1.      Usability – The ease with which people perform transactions and find information. A popular usability metric on the internet is degrees of freedom, which measures the number of clicks required to find desired information.
2.      Customer satisfaction – Measured by such benchmarks as satisfaction surveys, percentage of existing customers retained, and increases in revenue dollars per customer.
3.      Conversion rates – The number of customers an organization “touches” for the first time and persuades to purchase its product or services.
4.      Financial – such as return investment (the earning power of an organization’s assets, cost benefit analysis (to comparison of projected revenues and costs including development, maintenance, fixed, and variable), and break even analysis (the point at which constant revenues equal ongoing costs).

THE INTERRELATIONSHIPS OF EFFICIENCY AND EFFECTIVENESS IT METRICS
·         Security is an issue for any organization offering products or services over the internet.
·         It is inefficient for an organization to implement internet security, since it slows down processing
-          However to be effective it must implement internet security
-          Secure internet connection must offer encryption and Secure Layers (SSK denoted by the lock symbol in the lower right corner of a browser)
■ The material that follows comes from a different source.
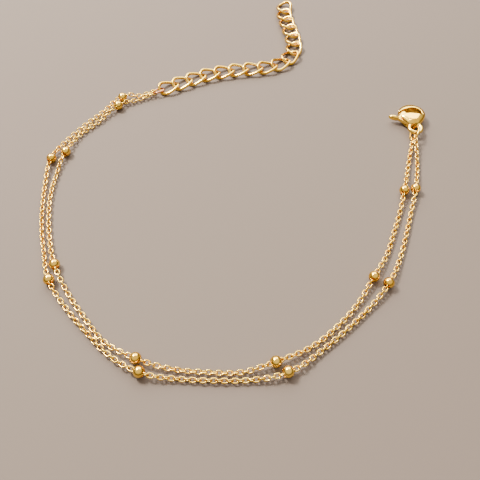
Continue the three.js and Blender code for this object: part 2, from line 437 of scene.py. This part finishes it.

METRICS FOR STRATEGIC INITIATIVE
For measuring and managing strategic initiatives includes;
-          Web site metrics
-          Supply chain management (SCM) metrics
-          Customer relationship management (CRM) metrics
-          Business process reengineering (BPR) metrics
-          Enterprise resource planning (ERP) metrics

WEB SITE METRICS
1.      Abandoned registrations – Number of visitor who start the process of completing a registration page and then abandon the activity.
2.      Abandoned shopping carts – Number of visitors who create a shopping cart and start shopping and then abandon the activity before paying for the merchandise.
3.      Click-through – Count of the number of people who visit a site, click on an ad, and are taken to the site of the advertiser.
4.      Conversation rate – Percentage of potential customers who visit a site and actually buy something.
5.      Cost-per-thousand (CPM) – Sales dollars generated per dollar of advertising. This is commonly used to make the case for spending money to appear on a search engine.
6.      Page exposures – Average number of page exposures to an individual visitor.
7.      Total hits – Number of visits to a Web site, many of which may be by the same visitor.
8.      Unique visitors – Number of unique visitors to a site in a given time. This is commonly used by Nielsen/Net ratings to rank the most popular Web sites.

SUPPLY CHAIN MANAGEMENT (SCM) METRICS
1.      Back order – An unfilled customer order. A back order is demand (immediate or past due) against an item whose current stock level is insufficient to satisfy demand.
2.      Customer order promised cycle time – The anticipated or agreed upon cycle time of a purchase order. It is a gap between the purchase order creation date and the requested delivery date.
3.      Customer order actual cycle time – The average time it takes to actually fill a customer’s purchase order. This measure can be viewed on an order or an order line level.
4.      Inventory replenishment cycle time – Measure of the manufacturing cycle time plus the time included to deploy the product to the appropriate distribution center.
5.      Inventory turns (inventory turnover) – The number of time that a company’s inventory cycle or turns over per year. It is one of the most commonly used supply chain metrics.

CUSTOMERS RELATIONSHOP MANAGEMENT (CRM) METRICS
Customer relationship management metrics measure user satisfaction and interaction.
1.      Sales metric
2.      Service metrics
3.      Marketing metrics

BPR AND ERP METRICS

The balance scorecard enables organizations to measure and manage strategic initiative.